The ESRB warns that delayed recognition of climate-related risks in the financial statements could contribute to “information shocks”, potentially affecting financial stability.
Interoperability
With the US, Canada, European Union, Japan, China, Singapore, Hong Kong, the Philippines, South Africa, Brazil, Australia and others recently adopting – or proposing to adopt – climate/sustainability reporting standards and with so many companies operating across country borders, the interoperability of the plethora of standards and regulations is a major issue.
These include the IFRS disclosure taxonomy (which Australia’s new climate-related disclosure regulations are based on), the European Sustainability Reporting Standards (ESRS), the Global Reporting Initiative (GRI), the Science-Based Targets initiative (SBTi) and the Partnership for Carbon Accounting Financials (PCAF).

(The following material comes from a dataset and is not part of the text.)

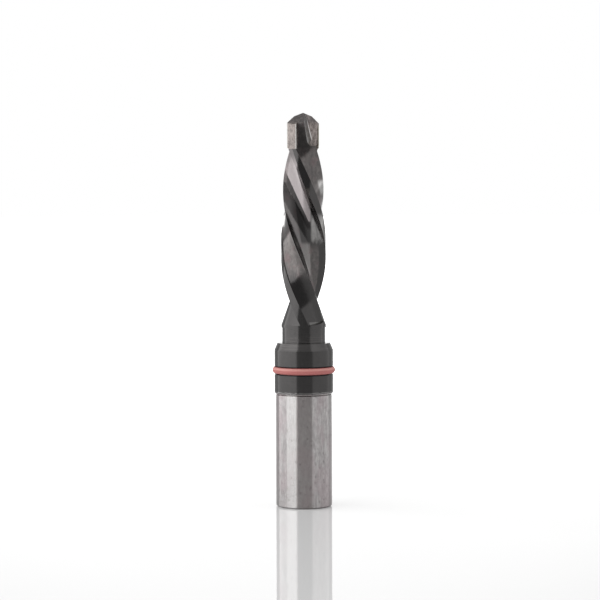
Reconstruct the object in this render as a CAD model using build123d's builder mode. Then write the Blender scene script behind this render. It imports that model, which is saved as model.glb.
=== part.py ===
from build123d import *
import os
from math import asin, cos, degrees, radians, sin, tan

# A left-hand drill for dowel holes, standing on the end of its shank.
# Millimetres, +Z up, origin at the centre of the shank's end face, -Y to the front.
# Directions round the axis are in degrees from the front, -Y, towards +X.

# Shank
shank_diameter = 10.0
shank_length = 20.0
shank_end_chamfer = 0.25
clamp_flat_depth = 0.6

# Collar and the groove of its ring
collar_diameter = 10.5
collar_length = 9.25
collar_foot_chamfer = 0.4
collar_top_chamfer_width = 0.53
collar_top_chamfer_height = 1.25
groove_height = 4.4
groove_width = 1.5
groove_depth = 0.8
ring_cord = 1.3
ring_squash = 0.15

# Neck, fluted shaft and its helix
neck_diameter = 7.7
neck_length = 2.75
body_diameter = 8.0
total_length = 70.0
helix_lead = 53.0
land_angle = 81.0
margin_angle = 21.5
margin_height = 0.27
heel_drop = 0.4
relief_radius = 14.0
web_radius = 1.2
run_out_height = 0.45
run_out_angle = 19.5
shelf_height = 0.73
shelf_slope = 15.0

# Head, carbide plate and point
plate_direction = -31.5
plate_thickness = 1.9
plate_height = 6.4
jaw_drop = 0.27
edge_meeting_depth = 5.7
gash_length = 5.9
gash_offset = 0.8
gash_lean = 23.0
gash_wall_angle = 19.5
gash_end_radius = 1.0
point_angle = 127.0
point_clearance = 7.5
notch_offset = 0.06
notch_edge_angle = 20.5
notch_wall_angle = 60.0
notch_direction = 110.0
notch_fall_angle = 35.0

# Adjusting screw and its threaded hole in the shank's end
screw_diameter = 5.0
screw_length = 8.0
screw_recess = 0.4
screw_end_chamfer = 0.5
screw_socket_width = 2.5
screw_socket_depth = 2.5
thread_clearance = 0.05
thread_depth = 12.0
tap_drill_diameter = 4.2
tap_drill_depth = 14.0
drill_point_angle = 118.0
hole_mouth_chamfer = 0.3

# Heights and radii that follow from the sizes above
collar_top = shank_length + collar_length
neck_top = collar_top + neck_length
run_out_bottom = neck_top + run_out_height
plate_bottom = total_length - plate_height
gash_bottom = total_length - gash_length
edge_meeting_height = total_length - edge_meeting_depth
shank_radius = shank_diameter / 2
collar_radius = collar_diameter / 2
groove_radius = collar_radius - groove_depth
body_radius = body_diameter / 2
heel_radius = body_radius - heel_drop
half_plate = plate_thickness / 2

# The cutters reach past the steel that they cut.
overrun = 1.0
cutter_bottom = neck_top - overrun
cutter_top = total_length + overrun
cutter_radius = body_radius + overrun


def around(radius, angle):
    """The point at a radius, in a direction from the front, -Y, towards +X."""
    return Vector(radius * sin(radians(angle)), -radius * cos(radians(angle)))


def edge_direction(height):
    """Where the left-hand helix of the cutting edge stands: it meets the plate's corner in the head."""
    plate_corner = plate_direction - degrees(asin(half_plate / body_radius))
    return plate_corner + 360 / helix_lead * (edge_meeting_height - height)


# The section of the shaft is drawn with its cutting edge to the front and turned to its place.
section_plane = Plane.XY.offset(cutter_bottom).rotated((0, 0, edge_direction(cutter_bottom)))
head_plane = Plane(origin=(0, 0, 0), x_dir=around(1, plate_direction))

with BuildLine() as drill_axis:
    Line((0, 0, cutter_bottom), (0, 0, cutter_top))

with BuildLine() as helix:
    Helix(helix_lead, cutter_top - cutter_bottom, 1, center=(0, 0, cutter_bottom), lefthand=True)

# One flute: its round floor reaches from the cutting edge to the heel of the other land,
# and it rises to the neck as a cone
flute_end = land_angle - 180
flute_middle = flute_end / 2
with BuildPart() as flute_cutter:
    with BuildSketch(section_plane):
        with BuildLine():
            past_edge = Line(around(body_radius, 0), around(cutter_radius, 0))
            past_other_heel = Line(around(heel_radius, flute_end), around(cutter_radius, flute_end))
            ThreePointArc(past_edge @ 0, around(web_radius, flute_middle), past_other_heel @ 0)
            ThreePointArc(past_edge @ 1, around(cutter_radius, flute_middle), past_other_heel @ 1)
        make_face()
    sweep(path=drill_axis.line, binormal=helix.line.edges()[0])
    with BuildSketch(Plane.XZ):
        with BuildLine():
            cone_spread = tan(radians(run_out_angle))
            cone_radius = cutter_radius + overrun
            Polyline(
                (0, run_out_bottom + body_radius / cone_spread),
                (cone_radius, run_out_bottom + (body_radius - cone_radius) / cone_spread),
                (0, run_out_bottom + (body_radius - cone_radius) / cone_spread),
                close=True,
            )
        make_face()
    revolve(axis=Axis.Z, mode=Mode.SUBTRACT)

# The relief behind one margin: a nearly flat land from the margin's step to the heel,
# which starts on a shelf across the helix
land_middle = (margin_angle + land_angle) / 2
with BuildPart() as relief_cutter:
    with BuildSketch(section_plane):
        with BuildLine():
            step_foot = around(body_radius - margin_height, margin_angle)
            land = RadiusArc(step_foot, around(heel_radius, land_angle), -relief_radius)
            past_heel = Line(land @ 1, land @ 1 + (land % 1) * overrun)
            step = Line(step_foot, around(cutter_radius, margin_angle))
            ThreePointArc(step @ 1, around(cutter_radius, land_middle), past_heel @ 1)
        make_face()
    sweep(path=drill_axis.line, binormal=helix.line.edges()[0])
    shelf_middle = neck_top + shelf_height
    shelf_outward = around(1, edge_direction(shelf_middle) + land_middle)
    shelf_origin = shelf_outward * heel_radius + Vector(0, 0, shelf_middle)
    shelf_plane = Plane(origin=shelf_origin, x_dir=shelf_outward).rotated((-shelf_slope, 0, 0))
    split(bisect_by=shelf_plane, keep=Keep.TOP)

# The gash before one wing of the plate, between its rake face and the leaning wall of the jaw beside it
with BuildPart() as gash_cutter:
    with BuildSketch(head_plane.offset(gash_bottom)):
        with BuildLine():
            wall_foot = Vector(gash_offset - gash_length * tan(radians(gash_lean)), half_plate)
            wall_end = wall_foot + Vector(2 * body_diameter, 0).rotate(Axis.Z, gash_wall_angle)
            Polyline(
                (-2 * body_diameter, half_plate),
                wall_foot,
                wall_end,
                (-2 * body_diameter, wall_end.Y),
                close=True,
            )
        make_face()
    gash_way = Vector(sin(radians(gash_lean)), 0, cos(radians(gash_lean)))
    extrude(amount=(gash_length + overrun) / gash_way.Z, dir=head_plane.from_local_coords(gash_way))
    floor_edges = gash_cutter.faces().sort_by(Axis.Z)[0].edges()
    fillet(floor_edges.sort_by_distance((0, 0, gash_bottom))[0], gash_end_radius)

# The notch that thins one side of the point: it leaves a short chisel edge and ends in the gash
with BuildPart() as notch_cutter:
    notch_out = Vector(tan(radians(notch_fall_angle)), 0).rotate(Axis.Z, notch_direction)
    with BuildSketch(head_plane.offset(total_length + overrun)):
        with BuildLine():
            root = Vector(0, notch_offset) - notch_out * overrun
            Polyline(
                root,
                root + Vector(body_diameter, 0).rotate(Axis.Z, notch_wall_angle),
                root + Vector(body_diameter, 0).rotate(Axis.Z, 180 - notch_edge_angle),
                close=True,
            )
        make_face()
    notch_way = (notch_out - Vector(0, 0, 1)).normalized()
    extrude(amount=-(gash_length + overrun) / notch_way.Z, dir=head_plane.from_local_coords(notch_way))

# The ground flank of each wing falls from the middle outwards and from its edge to its heel.
flank_fall = Vector(1 / tan(radians(point_angle / 2)), tan(radians(point_clearance)), 0)
flank_normals = [head_plane.from_local_coords(Vector(0, 0, 1) + flank_fall * side) for side in (1, -1)]
point_flanks = [Plane(origin=(0, 0, total_length), z_dir=normal) for normal in flank_normals]

# The one-piece steel drill: shank, collar, neck, fluted shaft and slotted head
with BuildPart() as drill_body:
    with BuildSketch(Plane.XZ):
        with BuildLine():
            groove_bottom = shank_length + groove_height - groove_width / 2
            groove_top = groove_bottom + groove_width
            Polyline(
                (0, 0),
                (shank_radius - shank_end_chamfer, 0),
                (shank_radius, shank_end_chamfer),
                (shank_radius, shank_length),
                (collar_radius - collar_foot_chamfer, shank_length),
                (collar_radius, shank_length + collar_foot_chamfer),
                (collar_radius, groove_bottom),
                (groove_radius, groove_bottom),
                (groove_radius, groove_top),
                (collar_radius, groove_top),
                (collar_radius, collar_top - collar_top_chamfer_height),
                (collar_radius - collar_top_chamfer_width, collar_top),
                (neck_diameter / 2, collar_top),
                (neck_diameter / 2, neck_top),
                (body_radius, neck_top),
                (body_radius, plate_bottom),
                (body_radius - jaw_drop, plate_bottom),
                (body_radius - jaw_drop, total_length),
                (0, total_length),
                close=True,
            )
        make_face()
    revolve(axis=Axis.Z)

    for point_plane in point_flanks:
        split(bisect_by=point_plane, keep=Keep.BOTTOM)
    with BuildSketch(head_plane.offset(plate_bottom)):
        Rectangle(2 * cutter_radius, plate_thickness)
    extrude(amount=plate_height + overrun, mode=Mode.SUBTRACT)
    with PolarLocations(0, 2):
        add(gash_cutter.part, mode=Mode.SUBTRACT)
        add(notch_cutter.part, mode=Mode.SUBTRACT)
        add(flute_cutter.part, mode=Mode.SUBTRACT)
        add(relief_cutter.part, mode=Mode.SUBTRACT)

    with BuildSketch(Plane.XZ.offset(clamp_flat_depth - shank_radius)):
        Rectangle(shank_diameter, shank_length, align=(Align.CENTER, Align.MIN))
    extrude(amount=-shank_diameter, mode=Mode.SUBTRACT)

    with BuildSketch(Plane.XZ):
        with BuildLine():
            thread_radius = screw_diameter / 2 + thread_clearance
            drill_radius = tap_drill_diameter / 2
            Polyline(
                (0, 0),
                (thread_radius + hole_mouth_chamfer, 0),
                (thread_radius, hole_mouth_chamfer),
                (thread_radius, thread_depth),
                (drill_radius, thread_depth),
                (drill_radius, tap_drill_depth),
                (0, tap_drill_depth + drill_radius / tan(radians(drill_point_angle / 2))),
                close=True,
            )
        make_face()
    revolve(axis=Axis.Z, mode=Mode.SUBTRACT)
drill_body.part.label = "drill_body"

# The carbide plate, brazed in the head's slot and ground with it
with BuildPart() as carbide_tip:
    with BuildSketch(Plane.XY.offset(plate_bottom)):
        Circle(body_radius)
    extrude(amount=plate_height)
    with BuildSketch(head_plane.offset(plate_bottom)):
        Rectangle(2 * cutter_radius, plate_thickness)
    extrude(amount=plate_height, mode=Mode.INTERSECT)
    for point_plane in point_flanks:
        split(bisect_by=point_plane, keep=Keep.BOTTOM)
    with PolarLocations(0, 2):
        add(notch_cutter.part, mode=Mode.SUBTRACT)
        add(flute_cutter.part, mode=Mode.SUBTRACT)
carbide_tip.part.label = "carbide_tip"

# The elastomer ring: it is stretched over the floor of the collar's groove, which presses its inside flat
with BuildPart() as marker_ring:
    ring_height = shank_length + groove_height
    with BuildSketch(Plane.XZ):
        with Locations((groove_radius + ring_cord / 2 - ring_squash, ring_height)):
            Circle(ring_cord / 2)
        with Locations((0, ring_height)):
            Rectangle(groove_radius, ring_cord, align=(Align.MIN, Align.CENTER), mode=Mode.SUBTRACT)
    revolve(axis=Axis.Z)
marker_ring.part.label = "marker_ring"

# The grub screw that sets the drill's length in its chuck
with BuildPart() as adjusting_screw:
    with BuildSketch(Plane.XY.offset(screw_recess)):
        Circle(screw_diameter / 2)
    extrude(amount=screw_length)
    chamfer(adjusting_screw.edges().filter_by(GeomType.CIRCLE), screw_end_chamfer)
    with BuildSketch(Plane.XY.offset(screw_recess)):
        RegularPolygon(screw_socket_width / 2, 6, major_radius=False)
    extrude(amount=screw_socket_depth, mode=Mode.SUBTRACT)
adjusting_screw.part.label = "adjusting_screw"

os.makedirs("parts", exist_ok=True)
for piece in (drill_body, carbide_tip, marker_ring, adjusting_screw):
    export_step(piece.part, f"parts/{piece.part.label}.step")
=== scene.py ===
import math
import random
import bmesh
import bpy
from mathutils import Matrix, Vector


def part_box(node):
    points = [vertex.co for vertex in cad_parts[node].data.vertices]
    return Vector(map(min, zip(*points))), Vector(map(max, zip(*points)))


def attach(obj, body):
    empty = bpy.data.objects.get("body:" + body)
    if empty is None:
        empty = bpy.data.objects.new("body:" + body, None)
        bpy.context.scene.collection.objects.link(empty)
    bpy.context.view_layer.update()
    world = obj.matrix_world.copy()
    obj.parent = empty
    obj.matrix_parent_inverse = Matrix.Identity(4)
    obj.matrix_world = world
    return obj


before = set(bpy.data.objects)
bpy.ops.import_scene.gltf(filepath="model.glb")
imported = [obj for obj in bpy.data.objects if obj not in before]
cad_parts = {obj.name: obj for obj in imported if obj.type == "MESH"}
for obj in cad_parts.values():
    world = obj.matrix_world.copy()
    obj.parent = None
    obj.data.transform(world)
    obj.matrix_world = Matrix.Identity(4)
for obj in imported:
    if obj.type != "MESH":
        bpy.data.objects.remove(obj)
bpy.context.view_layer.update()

# A left-hand dowel drill with a carbide plate, standing on its shank on glossy white acrylic.
# The drill and everything on it is given in millimetres, the studio round it in metres, +Z up.
# Directions round the axis are in degrees from the front, -Y, towards +X.
mm = 0.001

# The drill's own sizes, read from the frame where a node gives them
plate_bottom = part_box("carbide_tip")[0][2] / mm
ring_height = (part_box("marker_ring")[0][2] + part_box("marker_ring")[1][2]) / 2 / mm
groove_half = 0.72
plate_direction = -31.5
plate_half = 0.95
body_radius = 4.0
jaw_radius = 3.73
jaw_top = 68.0
coat_foot = 20.38
neck_top = 32.0
hole_radius = 2.55
thread_depth = 12.0
thread_pitch = 0.8

# The left-hand helix of the first cutting edge, and the angles behind it at which its margin and then its
# relieved land end. The flute fills the rest of the half turn: it starts with its heel and ends with the
# wall that leads up to the second edge.
edge_start = -45.24
edge_start_height = 64.3
helix_lead = 53.0
margin_angle = 21.5
land_angle = 81.0
heel_angle = 12.0
wall_angle = 55.0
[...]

Last month the Greenhouse Gas (GHG) Protocol secretariat released a report Detailed Summary of Scope 3 Stakeholder Survey Responses that noted respondents expressed being overwhelmed by the number of external standards and programs that have been launched in recent years.
Many respondents asked the GHG Protocol to “prioritize interoperability with third-party standards and clarify its compatibility with other frameworks and standards bodies”.
The matrix
Survey respondents recommended developing a “Framework Alignment Matrix” showing which external standards, guidance, frameworks, and programs aligned with the GHG Protocol standards and guidance.
Let’s hope this will not be a matrix where climate-conscious investors discover they are still trapped within a simulated reality.
The 25th anniversary of the first Matrix movie has just passed. In the movie, Keanu Reeves’ character Neo is offered a choice between taking the blue pill or the red pill.
Today, the scene may be asking us to whether we need to make a choice between hiding in the artificial world (of financial and climate accounting), or taking on the real world (where it is only real action that actually reduces emissions).